Daß ich nichts verlasse / wenn ich nicht mehr bin

Thomas Braschs Gedichte aus dem Nachlass

Von Alexander MüllerRSS-Newsfeed neuer Artikel von Alexander Müller

Besprochene Bücher / Literaturhinweise

1977, Thomas Brasch hatte ein Jahr zuvor die DDR verlassen, schrieb Heiner Müller im "Spiegel" über Brasch als "große Begabung seiner Generation": "Ich entschuldige mich nicht dafür, daß ich den 32. Versuch von Thomas Brasch, Auf einem untergehenden Schiff aus der eigenen Haut zu kommen, nicht einfach als Literatur lesen und rezensieren konnte. Er geht mich zu viel an, und ich hoffe, daß ihm auch der 33. Versuch mißlingt. Er ist immer noch in seiner Haut der Beste, und Schiffsuntergänge sind kein Alibi für Selbstmord." In seiner Grabrede vom November 2001 scheint der Kritiker Fritz J. Raddatz, langjähriger Freund des Verstorbenen, dieses Bild weiterführen zu wollen: "Thomas Brasch war Haut.
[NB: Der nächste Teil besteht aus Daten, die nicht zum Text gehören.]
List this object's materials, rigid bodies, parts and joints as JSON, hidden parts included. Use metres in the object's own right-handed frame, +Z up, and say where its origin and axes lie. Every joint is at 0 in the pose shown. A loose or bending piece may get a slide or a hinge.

In der Haut, so sagt man, nistet die Seele des Menschen. Er hat seine Haut über diese Welt gespannt, und die Welt zerbarst. Und seine Haut zerriß." Gemeinsam mit Braschs Lebensgefährtin Katharina Thalbach hat Raddatz nun die bemerkenswerten, wenn auch manchmal unfertigen Gedichte des Freundes aus dem Nachlass herausgegeben. Sie umfassen ein weites Spektrum, bleiben leider undatiert und waren von Brasch vorwiegend selbst zur Publikation vorgesehen. Allein einige Werkstattproben unter der Rubrik "Varia" veranschaulichen den Prozess des Dichtens.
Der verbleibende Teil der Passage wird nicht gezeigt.